■ Given task
Repeat the data verbatim.

■ Source material
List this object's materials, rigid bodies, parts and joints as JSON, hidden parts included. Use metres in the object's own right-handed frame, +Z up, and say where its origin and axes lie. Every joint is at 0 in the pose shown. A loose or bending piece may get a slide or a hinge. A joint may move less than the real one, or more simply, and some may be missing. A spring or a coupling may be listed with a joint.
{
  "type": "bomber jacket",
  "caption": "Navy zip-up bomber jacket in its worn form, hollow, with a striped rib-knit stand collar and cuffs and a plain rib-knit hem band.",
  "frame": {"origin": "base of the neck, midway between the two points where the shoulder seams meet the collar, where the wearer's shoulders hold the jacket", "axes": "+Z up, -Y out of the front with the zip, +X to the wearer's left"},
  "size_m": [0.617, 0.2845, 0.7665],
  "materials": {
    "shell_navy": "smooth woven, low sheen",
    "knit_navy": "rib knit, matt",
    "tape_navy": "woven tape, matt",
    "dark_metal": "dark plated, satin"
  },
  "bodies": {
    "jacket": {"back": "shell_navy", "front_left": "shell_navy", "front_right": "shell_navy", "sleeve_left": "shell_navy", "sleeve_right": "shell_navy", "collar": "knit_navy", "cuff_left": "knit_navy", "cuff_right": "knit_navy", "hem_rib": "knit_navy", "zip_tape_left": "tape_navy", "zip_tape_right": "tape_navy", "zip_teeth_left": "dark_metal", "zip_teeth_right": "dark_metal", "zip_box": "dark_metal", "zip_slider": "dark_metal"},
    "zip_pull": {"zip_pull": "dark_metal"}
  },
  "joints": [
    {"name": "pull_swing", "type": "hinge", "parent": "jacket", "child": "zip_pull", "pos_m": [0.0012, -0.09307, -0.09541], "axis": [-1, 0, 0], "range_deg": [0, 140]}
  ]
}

■ Task result
List this object's materials, rigid bodies, parts and joints as JSON, hidden parts included. Use metres in the object's own right-handed frame, +Z up, and say where its origin and axes lie. Every joint is at 0 in the pose shown. A loose or bending piece may get a slide or a hinge. A joint may move less than the real one, or more simply, and some may be missing. A spring or a coupling may be listed with a joint.
{
  "type": "bomber jacket",
  "caption": "Navy zip-up bomber jacket in its worn form, hollow, with a striped rib-knit stand collar and cuffs and a plain rib-knit hem band.",
  "frame": {"origin": "base of the neck, midway between the two points where the shoulder seams meet the collar, where the wearer's shoulders hold the jacket", "axes": "+Z up, -Y out of the front with the zip, +X to the wearer's left"},
  "size_m": [0.617, 0.2845, 0.7665],
  "materials": {
    "shell_navy": "smooth woven, low sheen",
    "knit_navy": "rib knit, matt",
    "tape_navy": "woven tape, matt",
    "dark_metal": "dark plated, satin"
  },
  "bodies": {
    "jacket": {"back": "shell_navy", "front_left": "shell_navy", "front_right": "shell_navy", "sleeve_left": "shell_navy", "sleeve_right": "shell_navy", "collar": "knit_navy", "cuff_left": "knit_navy", "cuff_right": "knit_navy", "hem_rib": "knit_navy", "zip_tape_left": "tape_navy", "zip_tape_right": "tape_navy", "zip_teeth_left": "dark_metal", "zip_teeth_right": "dark_metal", "zip_box": "dark_metal", "zip_slider": "dark_metal"},
    "zip_pull": {"zip_pull": "dark_metal"}
  },
  "joints": [
    {"name": "pull_swing", "type": "hinge", "parent": "jacket", "child": "zip_pull", "pos_m": [0.0012, -0.09307, -0.09541], "axis": [-1, 0, 0], "range_deg": [0, 140]}
  ]
}